(DATASET CONTENT)

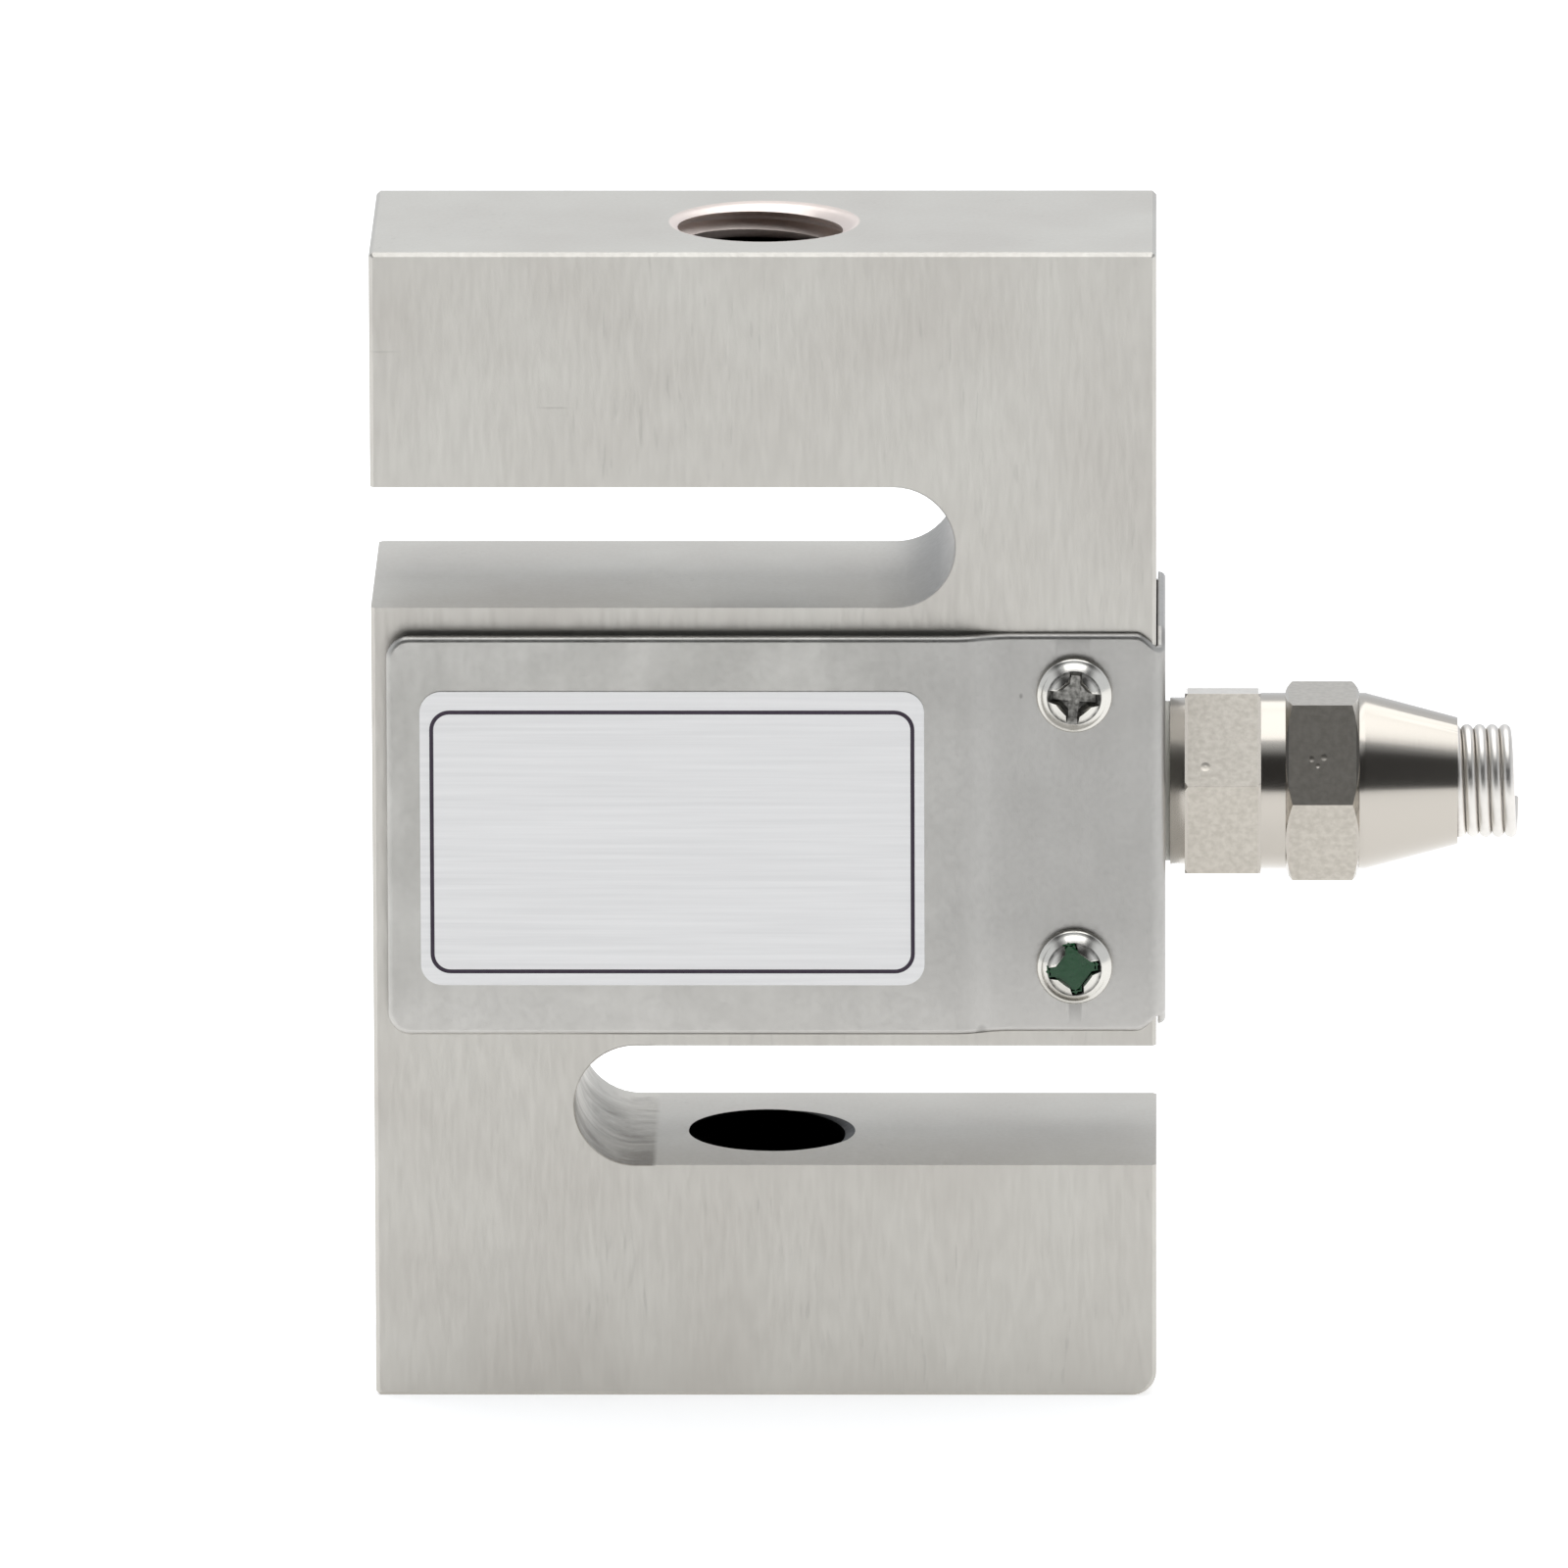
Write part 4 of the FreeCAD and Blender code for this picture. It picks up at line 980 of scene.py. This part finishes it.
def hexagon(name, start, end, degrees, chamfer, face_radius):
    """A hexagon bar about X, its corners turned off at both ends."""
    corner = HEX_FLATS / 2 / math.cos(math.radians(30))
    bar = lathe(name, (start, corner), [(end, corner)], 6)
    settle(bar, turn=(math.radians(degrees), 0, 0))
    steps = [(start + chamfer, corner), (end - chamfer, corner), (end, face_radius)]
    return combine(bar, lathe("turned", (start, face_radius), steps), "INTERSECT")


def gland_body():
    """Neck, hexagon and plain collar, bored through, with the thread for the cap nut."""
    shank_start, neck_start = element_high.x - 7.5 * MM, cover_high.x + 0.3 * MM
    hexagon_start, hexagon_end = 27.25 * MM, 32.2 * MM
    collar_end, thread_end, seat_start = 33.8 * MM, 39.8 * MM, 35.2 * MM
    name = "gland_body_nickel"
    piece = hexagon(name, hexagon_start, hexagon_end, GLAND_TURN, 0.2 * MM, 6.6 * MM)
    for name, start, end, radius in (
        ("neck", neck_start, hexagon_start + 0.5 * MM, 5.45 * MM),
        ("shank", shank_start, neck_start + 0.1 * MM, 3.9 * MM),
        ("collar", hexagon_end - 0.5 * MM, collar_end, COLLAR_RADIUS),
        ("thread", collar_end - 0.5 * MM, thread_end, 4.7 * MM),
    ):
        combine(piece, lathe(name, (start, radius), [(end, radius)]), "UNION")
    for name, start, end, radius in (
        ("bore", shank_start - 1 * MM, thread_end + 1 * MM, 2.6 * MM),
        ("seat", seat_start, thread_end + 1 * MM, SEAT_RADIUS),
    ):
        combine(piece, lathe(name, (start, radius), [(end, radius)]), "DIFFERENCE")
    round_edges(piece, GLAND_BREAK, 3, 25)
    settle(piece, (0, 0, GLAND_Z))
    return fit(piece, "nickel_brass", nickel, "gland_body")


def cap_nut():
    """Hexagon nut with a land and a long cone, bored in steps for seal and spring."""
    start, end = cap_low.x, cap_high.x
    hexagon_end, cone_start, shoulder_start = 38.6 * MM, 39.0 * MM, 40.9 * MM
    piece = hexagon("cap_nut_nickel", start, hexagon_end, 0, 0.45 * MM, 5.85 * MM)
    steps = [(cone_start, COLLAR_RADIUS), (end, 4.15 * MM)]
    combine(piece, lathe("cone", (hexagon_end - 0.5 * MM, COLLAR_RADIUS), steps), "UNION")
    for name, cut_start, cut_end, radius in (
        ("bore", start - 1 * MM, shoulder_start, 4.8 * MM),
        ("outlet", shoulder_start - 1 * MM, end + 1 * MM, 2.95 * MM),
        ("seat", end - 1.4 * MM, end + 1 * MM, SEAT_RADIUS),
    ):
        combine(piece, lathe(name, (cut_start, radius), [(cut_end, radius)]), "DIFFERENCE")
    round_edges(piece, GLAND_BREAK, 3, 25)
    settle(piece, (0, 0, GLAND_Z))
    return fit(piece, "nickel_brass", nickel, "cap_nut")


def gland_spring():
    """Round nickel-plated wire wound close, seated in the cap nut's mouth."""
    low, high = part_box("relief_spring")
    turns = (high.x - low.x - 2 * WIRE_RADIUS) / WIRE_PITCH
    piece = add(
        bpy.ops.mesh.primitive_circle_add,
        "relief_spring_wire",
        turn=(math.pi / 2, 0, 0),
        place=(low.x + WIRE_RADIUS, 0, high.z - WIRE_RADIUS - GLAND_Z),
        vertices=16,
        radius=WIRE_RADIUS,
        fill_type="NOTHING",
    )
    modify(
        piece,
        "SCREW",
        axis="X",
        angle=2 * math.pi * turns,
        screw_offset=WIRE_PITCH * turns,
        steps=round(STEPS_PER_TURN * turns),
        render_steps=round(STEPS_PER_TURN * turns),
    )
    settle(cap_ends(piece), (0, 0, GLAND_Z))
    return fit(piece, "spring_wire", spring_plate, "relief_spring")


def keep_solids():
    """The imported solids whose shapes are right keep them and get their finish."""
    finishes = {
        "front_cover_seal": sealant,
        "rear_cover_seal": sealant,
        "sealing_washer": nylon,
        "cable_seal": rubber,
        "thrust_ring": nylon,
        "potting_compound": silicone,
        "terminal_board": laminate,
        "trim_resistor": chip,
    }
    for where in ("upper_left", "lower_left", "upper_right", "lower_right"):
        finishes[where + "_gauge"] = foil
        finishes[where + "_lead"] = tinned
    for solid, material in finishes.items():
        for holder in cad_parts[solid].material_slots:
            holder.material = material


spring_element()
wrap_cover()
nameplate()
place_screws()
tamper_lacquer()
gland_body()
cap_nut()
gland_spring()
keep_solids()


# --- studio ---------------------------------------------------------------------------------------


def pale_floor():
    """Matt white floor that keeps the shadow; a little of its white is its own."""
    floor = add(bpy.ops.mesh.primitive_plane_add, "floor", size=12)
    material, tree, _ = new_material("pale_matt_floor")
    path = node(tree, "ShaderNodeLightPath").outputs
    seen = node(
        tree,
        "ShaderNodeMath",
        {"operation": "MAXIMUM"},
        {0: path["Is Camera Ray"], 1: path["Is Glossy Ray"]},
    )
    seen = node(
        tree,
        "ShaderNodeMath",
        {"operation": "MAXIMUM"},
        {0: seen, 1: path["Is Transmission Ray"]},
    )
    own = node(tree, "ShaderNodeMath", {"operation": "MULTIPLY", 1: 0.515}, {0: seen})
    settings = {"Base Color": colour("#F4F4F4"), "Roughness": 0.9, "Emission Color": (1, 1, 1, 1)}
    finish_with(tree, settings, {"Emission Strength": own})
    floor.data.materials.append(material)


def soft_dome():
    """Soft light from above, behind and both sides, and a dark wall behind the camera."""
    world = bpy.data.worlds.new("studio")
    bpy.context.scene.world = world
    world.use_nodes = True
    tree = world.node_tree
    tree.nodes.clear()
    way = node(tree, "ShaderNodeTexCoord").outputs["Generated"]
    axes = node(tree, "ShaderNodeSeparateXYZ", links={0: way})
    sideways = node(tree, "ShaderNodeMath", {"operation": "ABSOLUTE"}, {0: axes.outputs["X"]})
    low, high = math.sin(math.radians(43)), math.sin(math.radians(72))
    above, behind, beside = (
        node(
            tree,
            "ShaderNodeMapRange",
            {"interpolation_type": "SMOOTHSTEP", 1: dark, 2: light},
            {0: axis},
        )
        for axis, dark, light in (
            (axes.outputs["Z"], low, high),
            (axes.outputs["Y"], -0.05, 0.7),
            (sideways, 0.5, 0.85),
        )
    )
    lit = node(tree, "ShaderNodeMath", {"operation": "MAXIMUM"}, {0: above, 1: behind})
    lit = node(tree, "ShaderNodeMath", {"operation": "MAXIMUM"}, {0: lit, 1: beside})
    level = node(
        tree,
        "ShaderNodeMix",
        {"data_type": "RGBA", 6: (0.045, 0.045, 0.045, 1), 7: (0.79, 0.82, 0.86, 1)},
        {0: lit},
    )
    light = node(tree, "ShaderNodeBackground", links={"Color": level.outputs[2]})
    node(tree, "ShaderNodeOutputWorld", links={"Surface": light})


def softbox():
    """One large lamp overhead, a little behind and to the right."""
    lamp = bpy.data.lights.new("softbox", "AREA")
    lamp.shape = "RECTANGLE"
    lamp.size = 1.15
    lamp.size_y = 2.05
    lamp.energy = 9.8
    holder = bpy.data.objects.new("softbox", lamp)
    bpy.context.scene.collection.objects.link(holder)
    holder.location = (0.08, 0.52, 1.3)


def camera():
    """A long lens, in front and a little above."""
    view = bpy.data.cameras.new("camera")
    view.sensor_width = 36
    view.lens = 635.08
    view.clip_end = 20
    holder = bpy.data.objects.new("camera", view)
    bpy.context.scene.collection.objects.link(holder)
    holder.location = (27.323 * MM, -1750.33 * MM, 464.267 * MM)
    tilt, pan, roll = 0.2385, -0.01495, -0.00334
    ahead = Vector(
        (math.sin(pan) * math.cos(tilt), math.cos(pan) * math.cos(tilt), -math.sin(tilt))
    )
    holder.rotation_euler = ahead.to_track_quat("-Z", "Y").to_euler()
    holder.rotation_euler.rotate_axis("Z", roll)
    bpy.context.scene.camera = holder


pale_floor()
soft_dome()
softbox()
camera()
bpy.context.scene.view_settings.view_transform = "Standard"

(AIM) Everything from the line containing "for holder in" down to the line containing "# --- studio" should be retyped exactly, both lines included, and nothing more.

(OUTPUT FOR THIS TASK)
        for holder in cad_parts[solid].material_slots:
            holder.material = material


spring_element()
wrap_cover()
nameplate()
place_screws()
tamper_lacquer()
gland_body()
cap_nut()
gland_spring()
keep_solids()


# --- studio ---------------------------------------------------------------------------------------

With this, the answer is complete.